Writing this I can see how some of this might be construed as being far-fetched-it is a lot harder to argue Mulan being a tool of female subversion since it seems like Mulan has a lot more agency. The key point here is that the heterosexual relationship is continuing to be reinforced within the context of this ‘girl power!’ movie. Despite Mulan’s ability to pave her own way, one of the big themes of the story is her and the relationship with Captain Li.

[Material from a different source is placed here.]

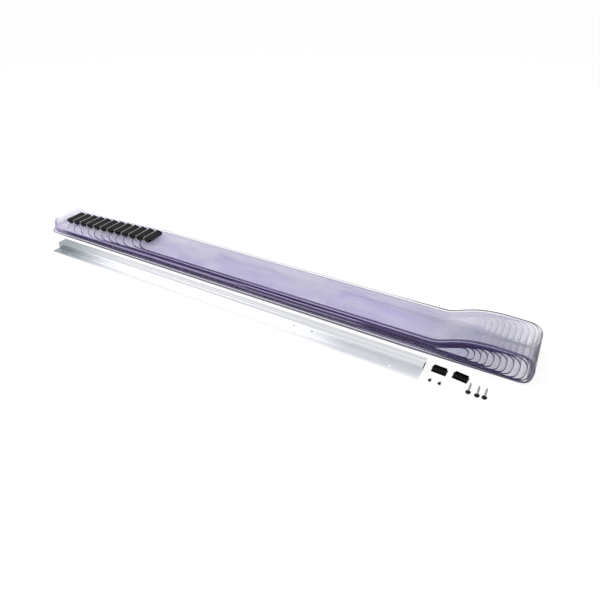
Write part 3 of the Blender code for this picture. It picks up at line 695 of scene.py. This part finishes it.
def make_screw(node, size, materials):
    """A turned screw with a helical thread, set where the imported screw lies: its tip and axis come from the
    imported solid."""
    vertices = np.array([v.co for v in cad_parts[node].data.vertices])
    tip, heading = screw_axis(vertices)
    bm = bmesh.new()
    sides = size["sides"]
    rows = []
    z = 0.0
    step = size["pitch"] / 8
    start = size["point"] * 0.12
    thread_end = size["length"] - size["pitch"] * size["plain_turns"]
    while z < thread_end:
        grown = min(1.0, z / size["point"])
        root = size["root"] * (grown if z > start else start / size["point"])
        crest = size["crest"] * min(1.0, 0.25 + 0.75 * grown)
        fade = min(1.0, (thread_end - z) / (size["pitch"] * 0.8))
        ring = []
        for side in range(sides):
            turn = side / sides
            phase = (z / size["pitch"] - turn) % 1.0
            radius = root + max(0.0, crest - root) * thread_shape(phase) * fade
            ring.append((radius, 2 * math.pi * turn, z))
        rows.append(ring)
        z += step
    for radius, height in head_profile(size):
        rows.append([(radius, 2 * math.pi * side / sides, height) for side in range(sides)])
    rings = [[bm.verts.new((r * math.cos(a), r * math.sin(a), h)) for r, a, h in ring] for ring in rows]
    for first, second in zip(rings, rings[1:]):
        for i in range(sides):
            face = bm.faces.new((first[i], first[(i + 1) % sides], second[(i + 1) % sides], second[i]))
            face.smooth = True
            middle = face.calc_center_median()
            # crown faces get the painted dark reflection, washer faces the painted highlight
            if middle.z > size["length"] + size["washer"]:
                face.material_index = PAINTED_DARK_CROWN
            elif middle.z > size["length"] - 0.1 * MM:
                face.material_index = PAINTED_HIGHLIGHT_WASHER
    low = bm.verts.new((0.0, 0.0, -start * 0.4))
    top = bm.verts.new((0.0, 0.0, size["length"] + size["head"]))
    for i in range(sides):
        bm.faces.new((low, rings[0][(i + 1) % sides], rings[0][i])).smooth = True
        crown = bm.faces.new((top, rings[-1][i], rings[-1][(i + 1) % sides]))
        crown.smooth = True
        crown.material_index = PAINTED_DARK_CROWN
    bmesh.ops.recalc_face_normals(bm, faces=bm.faces[:])
    screw = add_mesh("turned_" + node, bm, materials)
    cut_recess(screw, size)
    # the recess and crown take the painted dark reflection and shade
    for polygon in screw.data.polygons:
        if polygon.center.z > size["length"] + 1.2 * size["washer"]:
            polygon.material_index = PAINTED_DARK_CROWN
    turn = heading.to_track_quat("Z", "X").to_matrix().to_4x4()
    screw.data.transform(Matrix.Translation(tip) @ turn)
    return screw


def screw_axis(vertices):
    """Tip and direction of a packed screw, from its vertices."""
    centre = vertices.mean(axis=0)
    spread = np.linalg.svd(vertices - centre)[2][0]
    if spread[1] > 0:
        spread = -spread
    along = (vertices - centre) @ spread
    tip = vertices[along.argmin()]
    crown = vertices[along > along.max() - 0.3 * MM].mean(axis=0)
    heading = Vector(crown - tip).normalized()
    return Vector(tip), heading


def head_profile(size):
    """Radius and height from under the head, over the washer rim and the dome, nearly to the crown."""
    seat = size["length"]
    rim = size["rim"]
    thick = size["washer"]
    profile = [(size["root"], seat - size["pitch"] * 0.4), (size["root"], seat - 0.3 * MM),
               (size["root"] + 0.3 * MM, seat), (rim - 0.25 * MM, seat), (rim, seat + 0.25 * thick),
               (rim, seat + 0.6 * thick), (rim - 0.3 * MM, seat + thick),
               (size["dome"] + 0.35 * MM, seat + thick), (size["dome"], seat + thick + 0.3 * MM)]
    rise = size["head"] - thick - 0.3 * MM
    for step in range(1, 9):
        angle = math.radians(90.0) * step / 9
        profile.append((size["dome"] * math.cos(angle), seat + thick + 0.3 * MM + rise * math.sin(angle)))
    return profile


def cut_recess(screw, size):
    """Cross recess with tapered wings."""
    top = size["length"] + size["head"]
    for turn in (0.0, math.radians(90.0)):
        bm = bmesh.new()
        bmesh.ops.create_cube(bm, size=1.0)
        for vert in bm.verts:
            upper = vert.co.z > 0
            reach = size["recess"] * (1.0 if upper else 0.45)
            width = size["recess"] * (0.27 if upper else 0.16)
            vert.co = (math.copysign(reach, vert.co.x), math.copysign(width, vert.co.y),
                       top + 1.0 * MM if upper else top - size["recess_depth"])
        bmesh.ops.rotate(bm, verts=bm.verts[:], matrix=Matrix.Rotation(turn, 3, "Z"))
        cut_away(screw, add_mesh("recess", bm, ()))


SMALL_SCREW = {"length": 12.4 * MM, "root": 1.35 * MM, "crest": 1.8 * MM, "pitch": 1.25 * MM,
               "point": 2.6 * MM, "plain_turns": 0.6, "rim": 3.9 * MM, "washer": 0.8 * MM,
               "dome": 3.3 * MM, "head": 2.6 * MM, "recess": 2.0 * MM, "recess_depth": 1.2 * MM,
               "sides": 32}
WALL_SCREW = {"length": 38.5 * MM, "root": 1.75 * MM, "crest": 2.4 * MM, "pitch": 2.3 * MM,
              "point": 8.5 * MM, "plain_turns": 0.8, "rim": 5.8 * MM, "washer": 1.2 * MM,
              "dome": 4.4 * MM, "head": 5.0 * MM, "recess": 2.7 * MM, "recess_depth": 2.6 * MM,
              "sides": 36}


# CAD nodes that stay: a new material and softened edges

def dress(node, material, width=0.0):
    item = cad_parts[node]
    for slot in item.material_slots:
        slot.material = material
    if width:
        bevel = item.modifiers.new("softened", "BEVEL")
        bevel.width = width
        bevel.segments = 2
        bevel.limit_method = "ANGLE"
        bevel.angle_limit = math.radians(28.0)
        bevel.harden_normals = True


# Stage

ROOM_LIGHT = 0.62
FLOOR_SHADE = (0.3, 0.3, 0.3, 1.0)
FLOOR_GLOW = 0.8
FLOOR_SIZE = 20.0
FLOOR_GAP = 0.4 * MM


def seen_directly(nodes, links):
    """1 for rays from the camera, a reflection or glass, and 0 for the light that falls on things."""
    path = nodes.new("ShaderNodeLightPath")
    either = math_node(nodes, links, "MAXIMUM", path.outputs["Is Camera Ray"], path.outputs["Is Glossy Ray"])
    return math_node(nodes, links, "MAXIMUM", either, path.outputs["Is Transmission Ray"])


def floor_material():
    material, nodes, links, output = node_material("pale_floor")
    diffuse = nodes.new("ShaderNodeBsdfDiffuse")
    diffuse.inputs["Color"].default_value = FLOOR_SHADE
    glow = nodes.new("ShaderNodeEmission")
    strength = math_node(nodes, links, "MULTIPLY", seen_directly(nodes, links), FLOOR_GLOW)
    links.new(strength, glow.inputs["Strength"])
    total = nodes.new("ShaderNodeAddShader")
    links.new(diffuse.outputs["BSDF"], total.inputs[0])
    links.new(glow.outputs["Emission"], total.inputs[1])
    links.new(total.outputs["Shader"], output.inputs["Surface"])
    return material


def make_floor():
    bm = bmesh.new()
    bmesh.ops.create_grid(bm, x_segments=1, y_segments=1, size=FLOOR_SIZE)
    floor = add_mesh("floor", bm, (floor_material(),))
    floor.location = (0.0, 0.0, -FLOOR_GAP)


def make_world():
    """White room with soft light."""
    world = bpy.data.worlds.new("studio")
    bpy.context.scene.world = world
    world.use_nodes = True
    nodes = world.node_tree.nodes
    links = world.node_tree.links
    nodes.clear()
    output = nodes.new("ShaderNodeOutputWorld")
    background = nodes.new("ShaderNodeBackground")
    background.inputs["Color"].default_value = (1.0, 1.0, 1.0, 1.0)
    strength = remap(nodes, links, seen_directly(nodes, links), 0.0, 1.0, ROOM_LIGHT, 1.0)
    links.new(strength, background.inputs["Strength"])
    links.new(background.outputs["Background"], output.inputs["Surface"])


def make_lamp(name, place, target, size, power):
    data = bpy.data.lights.new(name, "AREA")
    data.shape = "DISK"
    data.size = size
    data.energy = power
    lamp = bpy.data.objects.new(name, data)
    bpy.context.scene.collection.objects.link(lamp)
    lamp.location = place
    lamp.rotation_euler = (Vector(target) - Vector(place)).to_track_quat("-Z", "Y").to_euler()


# Camera fitted to the photograph
CAMERA_PLACE = (0.7152, -0.8855, 0.7462)
CAMERA_TURN = 33.51
CAMERA_TILT = 52.88
CAMERA_ROLL = -1.83
LENS = 28.627
LENS_SHIFT = (0.09305, 0.04588)
SENSOR_WIDTH = 36.0


def make_camera():
    data = bpy.data.cameras.new("camera")
    data.sensor_width = SENSOR_WIDTH
    data.lens = LENS
    data.shift_x, data.shift_y = LENS_SHIFT
    data.clip_start = 0.01
    camera = bpy.data.objects.new("camera", data)
    bpy.context.scene.collection.objects.link(camera)
    camera.matrix_world = (
        Matrix.Translation(CAMERA_PLACE)
        @ Matrix.Rotation(math.radians(CAMERA_TURN), 4, "Z")
        @ Matrix.Rotation(math.radians(CAMERA_TILT), 4, "X")
        @ Matrix.Rotation(math.radians(CAMERA_ROLL), 4, "Z")
    )
    bpy.context.scene.camera = camera


# Build the scene

film = clear_pvc_material()
front_edge = front_edge_material()
front_rim = front_rim_material("pvc_front_rim", 0.95)
outer_rim = front_rim_material("pvc_outer_front_rim", 0.6)
inner_back = back_edge_material("pvc_back_edge", 0.06, 0.08)
group_back = back_edge_material("pvc_group_back_edge", 0.3, 0.1)
outer_back = back_edge_material("pvc_outer_back_edge", 0.12, 0.6)
back_face = back_face_material()
hanger_black = moulding_material("hanger_moulding", (0.004, 0.0042, 0.004), edge_highlight=True)
cap_black = moulding_material("cap_moulding", (0.002, 0.002, 0.0022))
aluminium = aluminium_material()
zinc = zinc_material("zinc_plated_steel", (0.2, 0.2, 0.2), (0.5, 0.5, 0.5), 0.16)
# lighter and darker copies of the zinc: painted highlight on the washer, painted dark reflection on the crown
zinc_painted_highlight = zinc_material("zinc_rim_painted_highlight", (0.45, 0.45, 0.45), (0.75, 0.75, 0.75), 0.12)
zinc_painted_dark = zinc_material("zinc_head_painted_dark", (0.008, 0.008, 0.008), (0.03, 0.03, 0.03), 0.12)

for level in range(STRIP_COUNT):
    number = level + 1
    if level > OUTERMOST - OUTER_STRIPS:
        back = outer_back
    elif level == OUTERMOST - OUTER_STRIPS:
        back = group_back
    else:
        back = inner_back
    back_cut = outer_back if back is outer_back else back_face
    front = outer_rim if level == OUTERMOST else front_rim
    sheet = make_strip(level, (film, front, back, front_edge, back_cut, front_edge))
    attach(sheet, "strip_body_%02d" % number)
    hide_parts("strip_%02d" % number)
    dress("hanger_%02d_base" % number, hanger_black, 0.25 * MM)
    dress("hanger_%02d_cover" % number, hanger_black, 0.25 * MM)

dress("mounting_rail", aluminium, 0.15 * MM)
for number in (1, 2):
    dress("end_cap_%d" % number, cap_black, 0.25 * MM)
for kind, count, size in (("small_screw", 2, SMALL_SCREW), ("wall_screw", 3, WALL_SCREW)):
    for number in range(1, count + 1):
        node = "%s_%d" % (kind, number)
        screw = make_screw(node, size, (zinc, zinc_painted_highlight, zinc_painted_dark))
        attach(screw, "%s_body_%d" % (kind, number))
        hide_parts(node)

make_floor()
make_world()
make_lamp("key_softbox", (-1.5, -1.0, 2.4), (0.0, 0.1, 0.0), 1.6, 32.0)
make_lamp("fill_softbox", (1.4, 1.2, 2.4), (0.2, 0.1, 0.0), 1.8, 10.0)
make_camera()

scene = bpy.context.scene
scene.view_settings.view_transform = "Standard"
scene.cycles.max_bounces = 24
scene.cycles.transparent_max_bounces = 96
scene.cycles.glossy_bounces = 8
scene.cycles.diffuse_bounces = 4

I can’t speak for myself how this particular movie affected me-since it came out in 1998 it didn’t have the effect on me that films like Sleeping Beauty and Snow-White had. Yet certain themes are clear to me and I believe are apparent to young girls watching: a)if you expect to make your way you are going to have to prove yourself to be as worthy as a man and b)romantic relationships are of primary importance. Sure you can do adventurous things and make your way, but without a man, none of it will be worth it.

After writing all that, I can’t help but to think that Disney has gotten slightly better with its portrayal of characters. However, Disney is also making a big thing of marketing the Princess characters–especially the original few like Cinderella, Snow-White, Beauty from Beauty and the Beast, and Sleeping Beauty. And it is these characters who have the least agency. (yes, even Belle the bookworm. Remember it wasn’t her choice that she was stuck with the Beast. Between the whole thing she was under the influence of either her father or the Beast.)

While Disney is getting better, the story fairy tales are remaining much the same. And that, my dear friends, is another story that I cannot get into right now. If demanded however, I’d love to go into that as well.

Happy Friday the 13th.

Keep in mind…Maleficent is watching you.